Friday, March 30, 2007

Reuniting With The Lost Tribes Of Israel


Monkette was out of the truck and sitting on the table already when Lumumba stopped by Starbucks for his after work cup of coffee. (To find out why Monkette was was sitting on the table see the story immediately below this one.) I first met Lumumba a month or two ago over a cup of afternoon coffee. Very much like me, he'll start up a conversation with anyone, including complete strangers. Over time I found out his whole name was Lumumba bin Yhwh and he was from the Transvaal Province in South Africa. I remarked that bin Yhwh meant "son of the king" or "son of God" and that led into a discussion on the similarities between the Hebrew and Arabic languages, along with his observation that my name Kaplan means "priest".

I guess I wasn't all that surprised at that point when he told me that his people, his tribe, had migrated over the years down the east coast of Africa from Ethiopia, and that like me he was Jewish. A bit more conversation that day and I had no doubts about it. Their practice of Judaism is a bit different from the way those of us from northern Europe, the Ashkanazi Jews, practice it, but it's obvious that it's just variations of a theme.

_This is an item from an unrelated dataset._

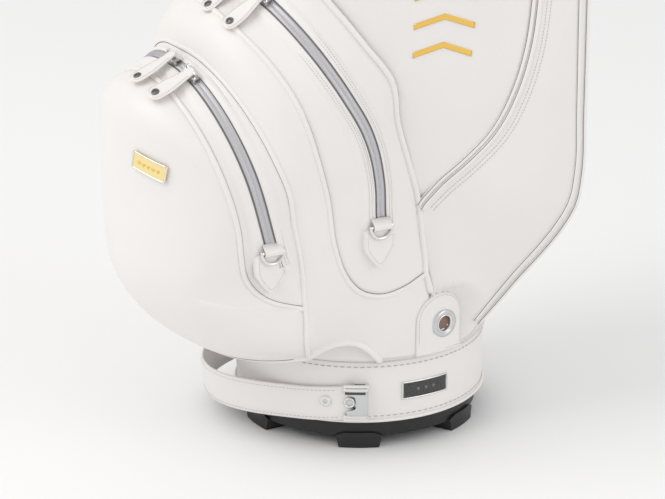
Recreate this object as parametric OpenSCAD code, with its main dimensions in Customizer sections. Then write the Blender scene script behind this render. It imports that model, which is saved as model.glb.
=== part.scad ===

He grew up on a large farm that his parents own and he's well educated. He came here a couple of years ago with the intent of making it on his own rather than living off the family's wealth. Essentially he's set up a painting contractor business, mostly subcontracting to other developers, and employs nearly a dozen young black guys "recruited from the streets" as he puts it. He tries to keep them straight, off drugs, and turns their lives around by teaching them a trade and giving them a sense of responsibility. I suppose that his African background and distinctive accent makes him a believeable role model.

That first day we discussed the history of race relations here over the last few decades and I told him how much things had changed for the better, but I had to agree with him that we still had a few redneck cops who can be less than polite at times, and and l told him that if he ventures to smaller towns upstate it would likely be worse.

Since that first meeting we've run into one another nearly every afternoon and had some great conversations. As he puts it, we really are brothers.